Talking of food, the cuisine in Malta is a pretty big deal. It’s flavourful, fresh and influenced by neighbouring countries, like Italy with its fish supply and the Arabs with their breads and wine. There’re plenty of authentic Maltese dishes to enjoy, from the national dish of fenkata (braised rabbit served with potatoes and nougat, and peanuts as a side dish) to the aljotta, a fish soup. Or try the warming Kawlata, a traditional Maltese vegetable soup that’s typically made with cabbage and pork. There’s also a distinct North African influence, incorporating broad beans cooked with garlic and parsley while the surrounding sea provides mahi-mahi, that’s often cooked in a spicy tomato sauce. Or the famous octopus stew and tuna rolls. But those on the go in need of a quick fix needn’t worry, as there’s plenty of pastizzi to be found (a fondant filled with ricotta or peas). Gozo has plenty of options too, with sheep cheese dishes and ftira ghawdxija stuffed bread filled with potatoes, tomatoes, olives, anchovies.

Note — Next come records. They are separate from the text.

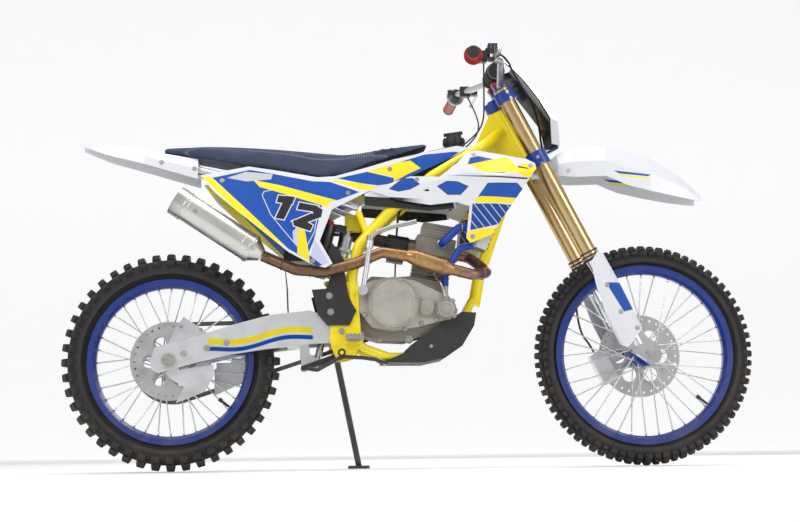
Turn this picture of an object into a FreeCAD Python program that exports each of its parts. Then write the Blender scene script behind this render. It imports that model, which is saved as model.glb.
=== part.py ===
import FreeCAD, Part
import math
import os
import re
import Sketcher
from FreeCAD import Placement, Rotation, Vector

# A full-size motocross motorcycle standing upright on its side stand.
# +X points forward, +Y to the rider's left, +Z up, with the floor at Z = 0.

doc = FreeCAD.newDocument("MotocrossMotorcycle")
sheet = doc.addObject("Spreadsheet::Sheet", "Sizes")

sizes = [
    ("wheelbase", 1470, "distance between the axles"),
    ("front_axle_x", 735, "front axle, ahead of the middle of the machine"),
    ("front_tyre_radius", 345, "front tyre, floor to axle"),
    ("front_tyre_width", 84, "front tyre across its sidewalls"),
    ("front_seat_radius", 266.7, "bead seat of a 21 inch rim"),
    ("front_rim_width", 52, "front rim across its flanges"),
    ("rear_tyre_radius", 336, "rear tyre, floor to axle"),
    ("rear_tyre_width", 110, "rear tyre across its sidewalls"),
    ("rear_seat_radius", 241.3, "bead seat of a 19 inch rim"),
    ("rear_rim_width", 66, "rear rim across its flanges"),
    ("flange_height", 13, "rim flange above the bead seat"),
    ("axle_radius", 10, "both wheel axles"),
    ("axle_play", 0.05, "running clearance of a wheel or lever on its shaft"),
    ("spoke_radius", 2, "one spoke"),
    ("hub_radius", 24, "hub barrel"),
    ("hub_flange_radius", 36, "hub flange that holds the spokes"),
    ("front_disc_radius", 130, "front brake disc"),
    ("rear_disc_radius", 120, "rear brake disc"),
    ("disc_thickness", 3.5, "both brake discs"),
    ("disc_offset", 60, "brake disc to the middle plane"),
    ("chain_pitch", 15.875, "520 chain"),
    ("rear_teeth", 48, "rear sprocket teeth"),
    ("front_teeth", 13, "countershaft sprocket teeth"),
    ("chain_offset", 68, "chain line to the middle plane"),
    ("chain_height", 14, "chain side plate height"),
    ("pivot_x", -213, "swingarm pivot"),
    ("pivot_z", 418, "swingarm pivot height"),
    ("pivot_radius", 9, "swingarm pivot bolt"),
    ("countershaft_x", -138, "countershaft"),
    ("countershaft_z", 436, "countershaft height"),
    ("shock_x", -186, "upper shock bolt"),
    ("shock_z", 752, "upper shock bolt height"),
    ("rocker_x", -325, "rocker pivot on the swingarm"),
    ("rocker_z", 352, "rocker pivot height"),
    ("eye_x", -288, "shock's lower bolt"),
    ("eye_z", 330, "shock's lower bolt height"),
    ("link_x", -178, "pull link's bolt on the frame"),
    ("link_z", 360, "pull link's bolt height on the frame"),
    ("link_end_x", -330, "pull link's bolt on the rocker"),
    ("link_end_z", 312, "pull link's bolt height on the rocker"),
    ("arm_inside", 82, "swingarm beam, inner face to the middle plane"),
    ("arm_thickness", 24, "swingarm beam"),
    ("rake", 27, "steering axis from vertical, degrees"),
    ("fork_trail", 22, "axle ahead of the fork tube axis"),
    ("stem_setback", 24, "steering stem behind the fork tube axis"),
    ("fork_spread", 105, "fork tube to the middle plane"),
    ("fork_radius", 25, "upper fork tube"),
    ("leg_radius", 22, "lower fork leg tube"),
    ("leg_play", 0.05, "running clearance of a leg in its tube"),
    ("fork_bottom", 345, "upper fork tube end above the axle, along the tube"),
    ("fork_top", 936, "upper fork tube top above the axle, along the tube"),
    ("lower_clamp", 668, "lower clamp underside above the axle, along the tube"),
    ("lower_clamp_height", 46, "lower clamp"),
    ("upper_clamp", 893, "upper clamp underside above the axle, along the tube"),
    ("upper_clamp_height", 34, "upper clamp"),
    ("stem_radius", 13, "steering stem"),
    ("head_radius", 27, "head tube"),
    ("spar_radius", 17, "main frame spar"),
    ("cradle_radius", 13, "frame cradle tube"),
    ("subframe_radius", 10, "subframe tube"),
    ("frame_half", 104, "frame spar to the middle plane"),
    ("bar_width", 800, "handlebar, end to end"),
    ("bar_radius", 11.1, "handlebar tube"),
    ("bar_height", 1236, "height of the grips"),
    ("grip_radius", 17, "handlebar grip"),
    ("grip_length", 118, "handlebar grip"),
    ("clutch_radius", 78, "clutch cover"),
    ("skin", 4, "thickness of the plastic bodywork"),
    ("silencer_radius", 44, "silencer can"),
    ("header_radius", 17, "exhaust header tube"),
    ("spring_radius", 31, "shock spring, middle of the wire"),
    ("wire_radius", 4.5, "shock spring wire"),
    ("spring_length", 216, "shock spring between its seats"),
    ("hose_radius", 3.5, "brake hose"),
    ("cable_radius", 2.5, "throttle and clutch cable"),
    ("seat_width", 150, "seat across its middle"),
]

for row, (alias, value, note) in enumerate(sizes, start=1):
    sheet.set("A%d" % row, note)
    sheet.set("B%d" % row, str(value))
    sheet.setAlias("B%d" % row, alias)
doc.recompute()

names = set(alias for alias, value, note in sizes)


def full(text):
    """Expression text with every size name led by the sheet's name."""
    return re.sub(r"[a-z_]+", lambda m: "Sizes." + m.group() if m.group() in names else m.group(), str(text))


def num(text):
    """The value of a size expression."""
    if isinstance(text, (int, float)):
        return float(text)
    found = sheet.evalExpression(full(text))
    return float(getattr(found, "Value", found))


def point(x, y, z):
    return Vector(num(x), num(y), num(z))


def bind(item, prop, text):
    item.setExpression(prop, full(text))


def place(item, x=0, y=0, z=0, angle=None, axis=Vector(0, 1, 0)):
    """Bind a sub-part's Placement to the sheet."""
    item.Placement = Placement(point(x, y, z), Rotation(axis, num(angle or 0)))
    for letter, text in zip("xyz", (x, y, z)):
        bind(item, "Placement.Base." + letter, text)
    if angle is not None:
        bind(item, "Placement.Rotation.Angle", text=angle)
    return item


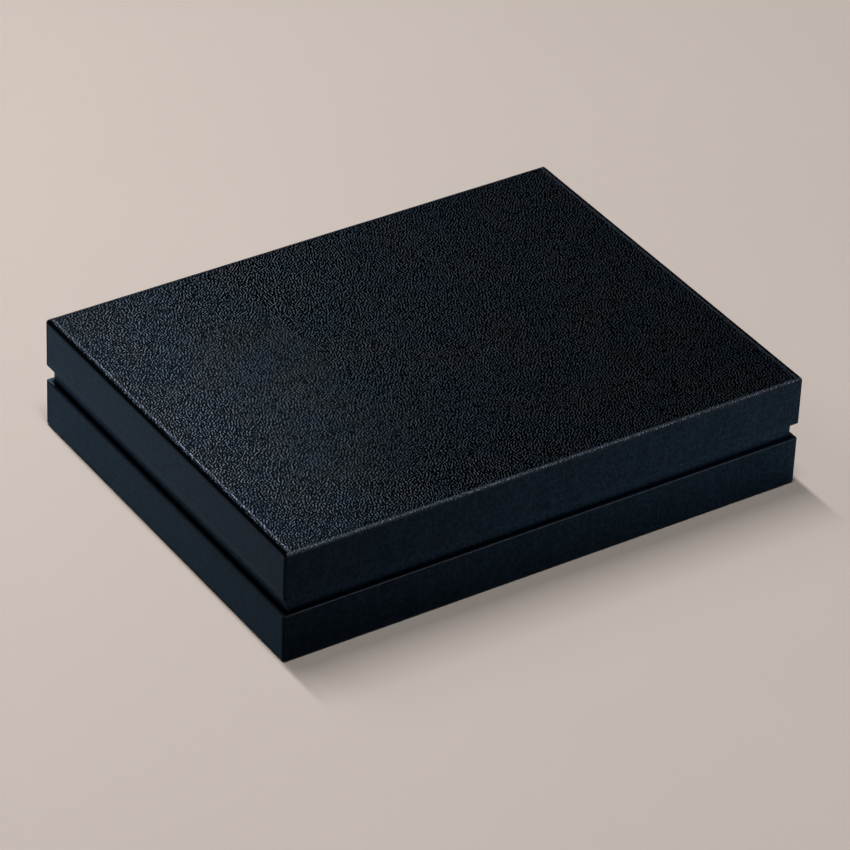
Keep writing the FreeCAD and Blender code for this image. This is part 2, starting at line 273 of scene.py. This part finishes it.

The tap water is drinkable but, to avoid any hassle, we advise you to drink bottled mineral water. Of course, you can always wet the whistle with Kinnie, the Maltese David-Cola attempting (and succeeding) in taking on the American Coca-Goliath. Or opt for one of the local beers, Cisk and Hopleaf. There was a time when the British wanted to replace the Malta growing vines with cotton and wine with beer but the cotton growing collapsed, while the beer remained and wine vine growing returned. Today the most typical grapes of the archipelago are the ghirgentina, which make delicious white wines. While the gellewza make excellent reds and rosés and the old-fashioned vinification gives supple, low-concentration wines. Coffee is enjoyed relatively plain here, although the addition of cinnamon and orange blossom is always a welcome one.